**** Source material ****
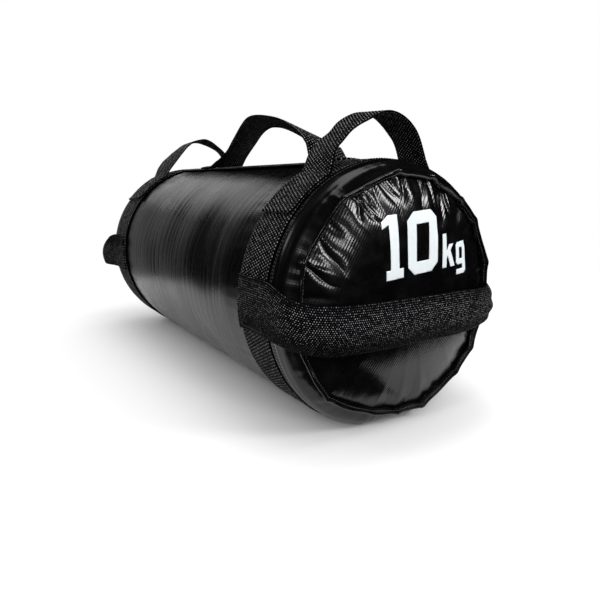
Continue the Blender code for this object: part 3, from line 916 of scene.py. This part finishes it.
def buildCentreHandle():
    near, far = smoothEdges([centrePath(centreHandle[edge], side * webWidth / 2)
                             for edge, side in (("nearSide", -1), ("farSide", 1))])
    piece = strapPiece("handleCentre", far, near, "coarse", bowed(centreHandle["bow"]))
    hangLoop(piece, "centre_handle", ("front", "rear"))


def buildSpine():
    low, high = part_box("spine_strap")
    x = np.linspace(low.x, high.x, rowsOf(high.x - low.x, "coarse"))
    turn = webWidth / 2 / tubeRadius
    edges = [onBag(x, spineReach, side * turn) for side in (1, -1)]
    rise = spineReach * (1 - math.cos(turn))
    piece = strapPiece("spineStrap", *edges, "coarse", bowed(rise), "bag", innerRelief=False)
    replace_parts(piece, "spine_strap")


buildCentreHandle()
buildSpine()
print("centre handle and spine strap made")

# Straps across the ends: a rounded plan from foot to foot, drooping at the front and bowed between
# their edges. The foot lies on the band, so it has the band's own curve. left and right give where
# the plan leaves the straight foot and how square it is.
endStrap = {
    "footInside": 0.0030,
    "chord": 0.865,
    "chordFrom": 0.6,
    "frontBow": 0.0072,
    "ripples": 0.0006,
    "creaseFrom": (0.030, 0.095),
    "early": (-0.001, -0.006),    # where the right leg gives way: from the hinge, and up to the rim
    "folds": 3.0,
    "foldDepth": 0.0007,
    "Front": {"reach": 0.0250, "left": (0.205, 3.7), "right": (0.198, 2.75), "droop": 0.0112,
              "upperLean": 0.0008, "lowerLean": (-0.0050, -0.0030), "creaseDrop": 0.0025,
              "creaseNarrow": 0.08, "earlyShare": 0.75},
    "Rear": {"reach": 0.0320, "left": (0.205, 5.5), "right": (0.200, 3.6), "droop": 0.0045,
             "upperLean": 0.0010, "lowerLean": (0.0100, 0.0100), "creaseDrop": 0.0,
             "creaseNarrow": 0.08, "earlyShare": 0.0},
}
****
**** Source material ****
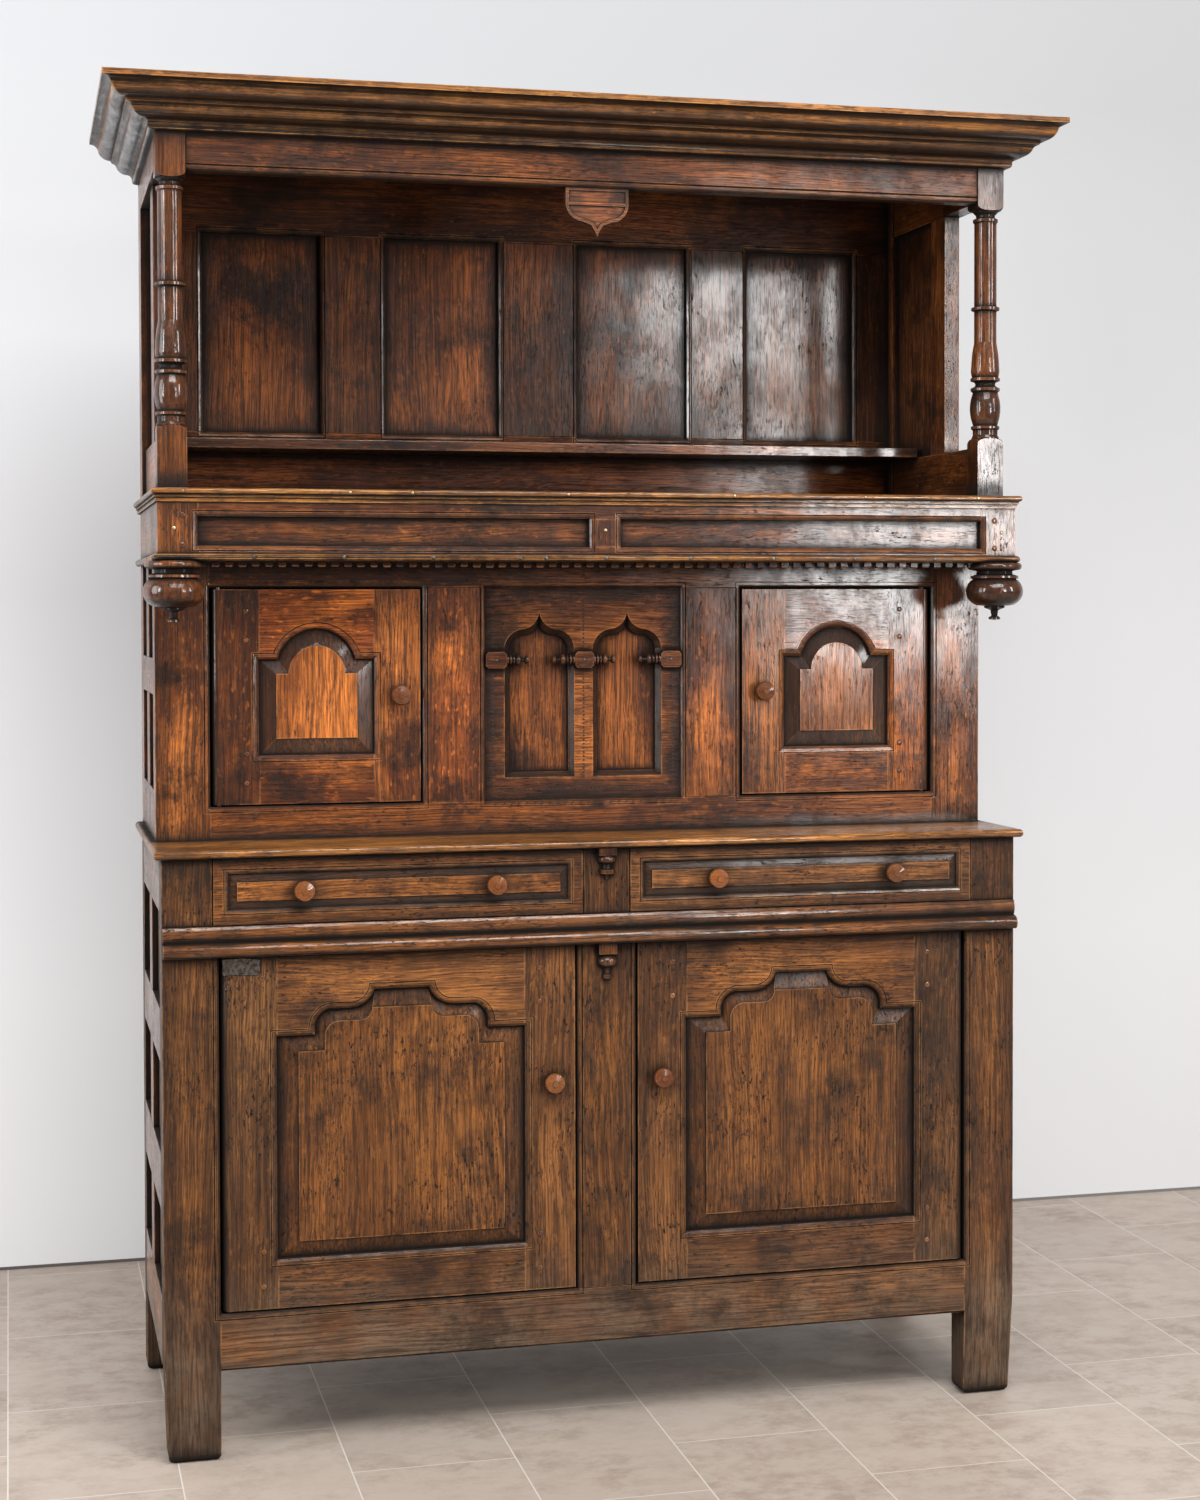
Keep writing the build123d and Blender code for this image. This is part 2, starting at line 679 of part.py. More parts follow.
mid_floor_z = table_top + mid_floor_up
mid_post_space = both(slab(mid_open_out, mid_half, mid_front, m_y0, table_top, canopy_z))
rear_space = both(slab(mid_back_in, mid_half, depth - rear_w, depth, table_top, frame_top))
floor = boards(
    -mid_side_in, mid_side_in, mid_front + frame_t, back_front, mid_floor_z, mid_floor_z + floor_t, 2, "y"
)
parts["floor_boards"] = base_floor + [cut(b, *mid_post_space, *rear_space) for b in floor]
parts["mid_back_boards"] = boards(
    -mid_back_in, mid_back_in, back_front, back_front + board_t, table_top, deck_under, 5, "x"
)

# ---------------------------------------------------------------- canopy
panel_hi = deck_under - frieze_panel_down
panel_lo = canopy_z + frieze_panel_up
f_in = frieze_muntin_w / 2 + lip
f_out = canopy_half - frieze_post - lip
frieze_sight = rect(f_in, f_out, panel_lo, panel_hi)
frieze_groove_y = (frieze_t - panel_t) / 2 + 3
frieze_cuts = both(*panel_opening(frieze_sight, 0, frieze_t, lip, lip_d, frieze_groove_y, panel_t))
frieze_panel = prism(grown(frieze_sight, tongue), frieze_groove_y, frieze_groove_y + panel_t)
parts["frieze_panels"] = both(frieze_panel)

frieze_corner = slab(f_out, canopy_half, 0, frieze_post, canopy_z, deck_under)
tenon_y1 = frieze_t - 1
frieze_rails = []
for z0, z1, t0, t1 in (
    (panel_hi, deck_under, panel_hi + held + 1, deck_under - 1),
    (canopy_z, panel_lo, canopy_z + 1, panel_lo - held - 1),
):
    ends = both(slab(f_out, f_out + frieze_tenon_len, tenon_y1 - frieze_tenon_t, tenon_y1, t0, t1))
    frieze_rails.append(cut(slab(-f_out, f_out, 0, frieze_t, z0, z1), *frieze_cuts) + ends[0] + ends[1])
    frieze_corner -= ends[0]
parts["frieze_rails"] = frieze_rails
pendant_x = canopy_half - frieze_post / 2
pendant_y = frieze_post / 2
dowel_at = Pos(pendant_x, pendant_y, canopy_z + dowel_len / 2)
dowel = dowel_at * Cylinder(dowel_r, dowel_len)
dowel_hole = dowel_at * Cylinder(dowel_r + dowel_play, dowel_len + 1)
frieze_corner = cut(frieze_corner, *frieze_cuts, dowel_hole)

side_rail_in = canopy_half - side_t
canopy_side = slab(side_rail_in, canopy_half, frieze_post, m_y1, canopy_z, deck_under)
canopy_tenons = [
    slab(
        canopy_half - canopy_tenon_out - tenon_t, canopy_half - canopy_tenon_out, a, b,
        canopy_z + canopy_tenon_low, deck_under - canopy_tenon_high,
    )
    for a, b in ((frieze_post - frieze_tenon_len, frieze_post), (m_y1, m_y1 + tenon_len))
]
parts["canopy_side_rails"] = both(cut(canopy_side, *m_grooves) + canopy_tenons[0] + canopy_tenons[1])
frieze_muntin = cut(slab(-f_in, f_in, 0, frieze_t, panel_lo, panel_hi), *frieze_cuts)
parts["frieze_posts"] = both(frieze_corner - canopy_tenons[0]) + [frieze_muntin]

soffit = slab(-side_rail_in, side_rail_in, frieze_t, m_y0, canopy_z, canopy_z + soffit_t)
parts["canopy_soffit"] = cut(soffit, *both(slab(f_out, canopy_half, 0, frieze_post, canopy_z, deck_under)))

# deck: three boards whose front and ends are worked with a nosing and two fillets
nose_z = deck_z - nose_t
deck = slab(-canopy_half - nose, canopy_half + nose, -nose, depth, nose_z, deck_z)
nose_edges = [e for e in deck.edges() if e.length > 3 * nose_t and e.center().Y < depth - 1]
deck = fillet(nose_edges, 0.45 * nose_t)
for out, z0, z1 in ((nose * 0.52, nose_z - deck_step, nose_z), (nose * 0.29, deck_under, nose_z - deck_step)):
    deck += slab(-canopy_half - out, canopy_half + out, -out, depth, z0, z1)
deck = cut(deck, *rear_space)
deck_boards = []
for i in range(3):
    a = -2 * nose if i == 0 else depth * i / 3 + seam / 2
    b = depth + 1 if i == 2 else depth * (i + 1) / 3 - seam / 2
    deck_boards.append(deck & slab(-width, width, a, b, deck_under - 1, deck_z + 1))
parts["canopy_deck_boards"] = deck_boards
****
From the records above, repeat exactly the lines from the one with "Continue the Blender" through the one with "handle and spine", both included.

Solution for this problem
Continue the Blender code for this object: part 3, from line 916 of scene.py. This part finishes it.
def buildCentreHandle():
    near, far = smoothEdges([centrePath(centreHandle[edge], side * webWidth / 2)
                             for edge, side in (("nearSide", -1), ("farSide", 1))])
    piece = strapPiece("handleCentre", far, near, "coarse", bowed(centreHandle["bow"]))
    hangLoop(piece, "centre_handle", ("front", "rear"))


def buildSpine():
    low, high = part_box("spine_strap")
    x = np.linspace(low.x, high.x, rowsOf(high.x - low.x, "coarse"))
    turn = webWidth / 2 / tubeRadius
    edges = [onBag(x, spineReach, side * turn) for side in (1, -1)]
    rise = spineReach * (1 - math.cos(turn))
    piece = strapPiece("spineStrap", *edges, "coarse", bowed(rise), "bag", innerRelief=False)
    replace_parts(piece, "spine_strap")


buildCentreHandle()
buildSpine()
print("centre handle and spine strap made")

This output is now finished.